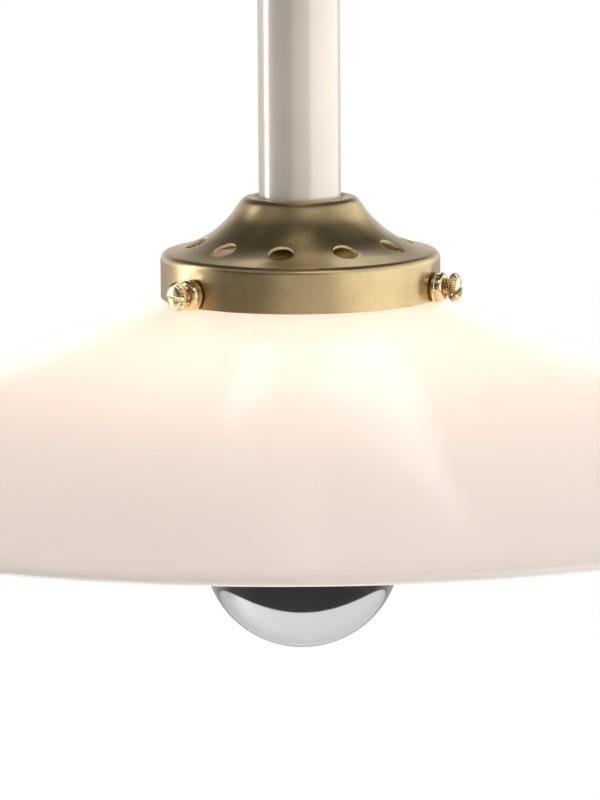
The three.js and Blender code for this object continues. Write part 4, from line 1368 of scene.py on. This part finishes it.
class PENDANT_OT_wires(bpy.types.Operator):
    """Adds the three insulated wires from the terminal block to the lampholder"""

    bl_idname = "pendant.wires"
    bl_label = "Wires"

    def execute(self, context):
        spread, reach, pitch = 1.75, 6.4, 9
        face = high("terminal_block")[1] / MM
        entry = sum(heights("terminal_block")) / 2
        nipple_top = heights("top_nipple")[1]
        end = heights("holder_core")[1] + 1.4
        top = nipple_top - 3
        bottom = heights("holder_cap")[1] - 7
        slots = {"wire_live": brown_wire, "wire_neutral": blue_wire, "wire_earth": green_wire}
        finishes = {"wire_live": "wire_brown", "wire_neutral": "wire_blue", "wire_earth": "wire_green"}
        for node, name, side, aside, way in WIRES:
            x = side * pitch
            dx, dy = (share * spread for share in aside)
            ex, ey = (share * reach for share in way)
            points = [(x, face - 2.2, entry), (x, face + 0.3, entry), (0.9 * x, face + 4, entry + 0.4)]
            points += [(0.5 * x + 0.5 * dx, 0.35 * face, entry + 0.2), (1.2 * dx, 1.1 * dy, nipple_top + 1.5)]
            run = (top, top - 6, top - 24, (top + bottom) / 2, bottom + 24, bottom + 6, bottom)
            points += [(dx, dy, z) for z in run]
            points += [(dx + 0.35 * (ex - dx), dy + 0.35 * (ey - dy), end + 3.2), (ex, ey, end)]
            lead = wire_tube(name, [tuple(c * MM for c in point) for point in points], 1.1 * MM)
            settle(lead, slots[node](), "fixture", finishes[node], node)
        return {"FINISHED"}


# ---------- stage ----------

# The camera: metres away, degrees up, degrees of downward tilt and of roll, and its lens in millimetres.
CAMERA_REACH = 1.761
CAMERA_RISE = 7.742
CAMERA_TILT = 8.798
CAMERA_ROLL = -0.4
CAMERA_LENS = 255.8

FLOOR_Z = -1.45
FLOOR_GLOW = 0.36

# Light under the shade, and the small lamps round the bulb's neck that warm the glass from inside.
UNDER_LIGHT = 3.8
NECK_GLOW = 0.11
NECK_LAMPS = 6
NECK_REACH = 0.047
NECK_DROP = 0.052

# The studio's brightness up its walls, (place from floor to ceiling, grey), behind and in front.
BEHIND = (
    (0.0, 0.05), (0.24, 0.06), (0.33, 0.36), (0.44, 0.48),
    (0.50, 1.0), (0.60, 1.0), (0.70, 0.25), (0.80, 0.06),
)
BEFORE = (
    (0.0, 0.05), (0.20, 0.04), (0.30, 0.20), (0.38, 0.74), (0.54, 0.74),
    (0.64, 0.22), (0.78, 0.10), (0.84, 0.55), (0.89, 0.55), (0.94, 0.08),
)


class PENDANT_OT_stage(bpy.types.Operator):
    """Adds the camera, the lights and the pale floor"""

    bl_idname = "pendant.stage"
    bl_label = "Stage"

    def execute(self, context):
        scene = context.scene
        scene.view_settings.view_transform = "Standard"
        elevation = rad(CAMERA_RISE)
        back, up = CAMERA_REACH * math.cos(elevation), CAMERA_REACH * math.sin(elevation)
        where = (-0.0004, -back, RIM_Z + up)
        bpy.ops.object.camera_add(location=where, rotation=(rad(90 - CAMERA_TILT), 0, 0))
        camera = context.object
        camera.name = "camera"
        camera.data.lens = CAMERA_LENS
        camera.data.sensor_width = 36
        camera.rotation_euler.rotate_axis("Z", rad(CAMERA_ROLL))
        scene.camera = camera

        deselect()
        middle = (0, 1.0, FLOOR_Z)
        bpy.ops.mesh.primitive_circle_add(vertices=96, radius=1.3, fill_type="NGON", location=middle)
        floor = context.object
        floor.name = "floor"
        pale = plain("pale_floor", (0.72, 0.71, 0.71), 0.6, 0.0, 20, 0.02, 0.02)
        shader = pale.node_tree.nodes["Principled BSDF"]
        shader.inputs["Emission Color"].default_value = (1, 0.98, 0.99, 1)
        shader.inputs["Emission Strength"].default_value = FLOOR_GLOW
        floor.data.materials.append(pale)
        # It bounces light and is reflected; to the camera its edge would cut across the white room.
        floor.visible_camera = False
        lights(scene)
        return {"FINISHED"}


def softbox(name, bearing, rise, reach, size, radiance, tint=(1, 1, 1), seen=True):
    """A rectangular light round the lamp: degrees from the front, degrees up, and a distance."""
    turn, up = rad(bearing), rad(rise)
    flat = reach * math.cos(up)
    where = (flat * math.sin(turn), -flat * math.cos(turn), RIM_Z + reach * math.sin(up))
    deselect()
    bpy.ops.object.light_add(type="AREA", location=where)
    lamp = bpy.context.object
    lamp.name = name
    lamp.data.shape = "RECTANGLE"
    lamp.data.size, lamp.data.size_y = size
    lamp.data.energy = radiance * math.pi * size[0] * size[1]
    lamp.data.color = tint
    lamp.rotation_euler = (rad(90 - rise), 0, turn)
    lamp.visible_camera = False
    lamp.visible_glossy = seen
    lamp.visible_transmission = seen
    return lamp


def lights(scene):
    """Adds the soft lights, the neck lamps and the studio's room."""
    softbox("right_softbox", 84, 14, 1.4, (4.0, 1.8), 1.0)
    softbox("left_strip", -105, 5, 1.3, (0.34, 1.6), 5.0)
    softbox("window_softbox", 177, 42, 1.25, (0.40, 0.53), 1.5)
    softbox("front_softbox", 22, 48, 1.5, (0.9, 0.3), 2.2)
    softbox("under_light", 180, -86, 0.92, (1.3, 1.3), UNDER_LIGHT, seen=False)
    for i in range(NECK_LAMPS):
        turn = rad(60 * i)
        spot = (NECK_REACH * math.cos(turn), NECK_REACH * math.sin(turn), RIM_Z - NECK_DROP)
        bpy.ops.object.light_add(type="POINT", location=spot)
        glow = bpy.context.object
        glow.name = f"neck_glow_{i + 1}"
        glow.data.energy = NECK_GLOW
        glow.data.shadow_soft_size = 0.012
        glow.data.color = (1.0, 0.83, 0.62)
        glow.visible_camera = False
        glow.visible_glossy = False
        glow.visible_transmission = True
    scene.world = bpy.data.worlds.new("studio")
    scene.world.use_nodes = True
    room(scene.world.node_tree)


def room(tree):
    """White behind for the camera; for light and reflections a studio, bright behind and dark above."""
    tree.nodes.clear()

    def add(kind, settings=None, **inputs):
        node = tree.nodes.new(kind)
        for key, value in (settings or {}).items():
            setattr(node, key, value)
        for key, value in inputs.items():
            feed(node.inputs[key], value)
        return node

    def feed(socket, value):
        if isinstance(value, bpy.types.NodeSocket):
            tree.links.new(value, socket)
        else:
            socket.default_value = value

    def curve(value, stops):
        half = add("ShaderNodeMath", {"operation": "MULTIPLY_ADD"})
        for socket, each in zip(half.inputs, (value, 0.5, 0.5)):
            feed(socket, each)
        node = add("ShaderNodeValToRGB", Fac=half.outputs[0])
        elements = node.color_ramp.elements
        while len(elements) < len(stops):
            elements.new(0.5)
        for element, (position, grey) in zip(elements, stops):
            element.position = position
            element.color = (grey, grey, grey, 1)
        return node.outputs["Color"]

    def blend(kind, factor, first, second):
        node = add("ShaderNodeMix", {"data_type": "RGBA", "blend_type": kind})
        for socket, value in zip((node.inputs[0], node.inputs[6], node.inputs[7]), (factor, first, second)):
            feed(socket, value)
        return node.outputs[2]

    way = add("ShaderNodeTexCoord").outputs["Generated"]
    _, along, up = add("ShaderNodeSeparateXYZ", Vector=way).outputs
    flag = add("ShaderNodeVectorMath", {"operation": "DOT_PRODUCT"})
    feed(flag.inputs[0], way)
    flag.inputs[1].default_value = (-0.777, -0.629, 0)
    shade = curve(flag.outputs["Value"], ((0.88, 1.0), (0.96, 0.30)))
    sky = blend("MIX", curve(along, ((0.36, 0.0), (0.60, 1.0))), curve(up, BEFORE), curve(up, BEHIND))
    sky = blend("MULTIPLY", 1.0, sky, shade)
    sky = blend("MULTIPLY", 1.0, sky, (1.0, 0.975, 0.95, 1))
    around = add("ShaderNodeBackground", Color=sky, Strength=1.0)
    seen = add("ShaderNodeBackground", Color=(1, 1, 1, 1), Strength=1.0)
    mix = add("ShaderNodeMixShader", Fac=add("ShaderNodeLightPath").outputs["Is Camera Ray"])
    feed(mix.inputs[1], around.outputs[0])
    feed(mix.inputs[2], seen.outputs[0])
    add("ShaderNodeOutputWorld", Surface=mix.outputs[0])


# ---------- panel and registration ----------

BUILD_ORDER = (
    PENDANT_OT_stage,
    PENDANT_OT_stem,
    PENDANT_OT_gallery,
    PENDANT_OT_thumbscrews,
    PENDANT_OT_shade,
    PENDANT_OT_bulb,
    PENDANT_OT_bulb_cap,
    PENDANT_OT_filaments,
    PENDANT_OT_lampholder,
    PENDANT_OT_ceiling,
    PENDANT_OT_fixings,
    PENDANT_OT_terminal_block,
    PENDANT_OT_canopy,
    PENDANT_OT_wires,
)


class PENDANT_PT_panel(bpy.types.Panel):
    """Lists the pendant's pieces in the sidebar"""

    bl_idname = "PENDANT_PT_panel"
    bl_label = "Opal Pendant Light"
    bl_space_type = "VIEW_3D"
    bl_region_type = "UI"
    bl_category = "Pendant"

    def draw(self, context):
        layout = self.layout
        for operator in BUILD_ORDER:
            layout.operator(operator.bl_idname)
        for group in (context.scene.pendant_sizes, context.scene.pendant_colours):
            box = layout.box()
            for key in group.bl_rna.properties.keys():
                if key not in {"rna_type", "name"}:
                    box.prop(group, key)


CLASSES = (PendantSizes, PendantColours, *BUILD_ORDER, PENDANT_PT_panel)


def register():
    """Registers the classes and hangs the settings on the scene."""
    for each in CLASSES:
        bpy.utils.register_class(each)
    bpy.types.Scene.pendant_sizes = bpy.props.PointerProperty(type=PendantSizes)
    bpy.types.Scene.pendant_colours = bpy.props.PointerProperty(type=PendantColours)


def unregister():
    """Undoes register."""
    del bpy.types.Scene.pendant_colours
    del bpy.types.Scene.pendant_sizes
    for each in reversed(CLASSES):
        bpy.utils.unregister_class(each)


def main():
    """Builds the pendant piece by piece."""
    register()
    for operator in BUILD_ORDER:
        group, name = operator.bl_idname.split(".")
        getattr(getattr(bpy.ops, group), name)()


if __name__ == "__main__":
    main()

→ TASK OBJECTIVE: Return a word-for-word copy of the lines from the beginning of the listing to the line holding "NECK_DROP = 0.052", both kept.

→ FULL ANSWER:
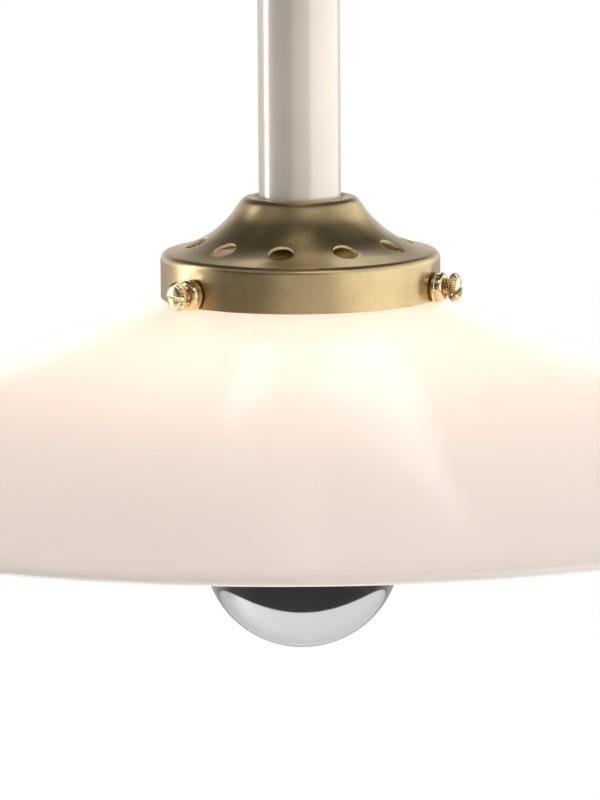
The three.js and Blender code for this object continues. Write part 4, from line 1368 of scene.py on. This part finishes it.
class PENDANT_OT_wires(bpy.types.Operator):
    """Adds the three insulated wires from the terminal block to the lampholder"""

    bl_idname = "pendant.wires"
    bl_label = "Wires"

    def execute(self, context):
        spread, reach, pitch = 1.75, 6.4, 9
        face = high("terminal_block")[1] / MM
        entry = sum(heights("terminal_block")) / 2
        nipple_top = heights("top_nipple")[1]
        end = heights("holder_core")[1] + 1.4
        top = nipple_top - 3
        bottom = heights("holder_cap")[1] - 7
        slots = {"wire_live": brown_wire, "wire_neutral": blue_wire, "wire_earth": green_wire}
        finishes = {"wire_live": "wire_brown", "wire_neutral": "wire_blue", "wire_earth": "wire_green"}
        for node, name, side, aside, way in WIRES:
            x = side * pitch
            dx, dy = (share * spread for share in aside)
            ex, ey = (share * reach for share in way)
            points = [(x, face - 2.2, entry), (x, face + 0.3, entry), (0.9 * x, face + 4, entry + 0.4)]
            points += [(0.5 * x + 0.5 * dx, 0.35 * face, entry + 0.2), (1.2 * dx, 1.1 * dy, nipple_top + 1.5)]
            run = (top, top - 6, top - 24, (top + bottom) / 2, bottom + 24, bottom + 6, bottom)
            points += [(dx, dy, z) for z in run]
            points += [(dx + 0.35 * (ex - dx), dy + 0.35 * (ey - dy), end + 3.2), (ex, ey, end)]
            lead = wire_tube(name, [tuple(c * MM for c in point) for point in points], 1.1 * MM)
            settle(lead, slots[node](), "fixture", finishes[node], node)
        return {"FINISHED"}


# ---------- stage ----------

# The camera: metres away, degrees up, degrees of downward tilt and of roll, and its lens in millimetres.
CAMERA_REACH = 1.761
CAMERA_RISE = 7.742
CAMERA_TILT = 8.798
CAMERA_ROLL = -0.4
CAMERA_LENS = 255.8

FLOOR_Z = -1.45
FLOOR_GLOW = 0.36

# Light under the shade, and the small lamps round the bulb's neck that warm the glass from inside.
UNDER_LIGHT = 3.8
NECK_GLOW = 0.11
NECK_LAMPS = 6
NECK_REACH = 0.047
NECK_DROP = 0.052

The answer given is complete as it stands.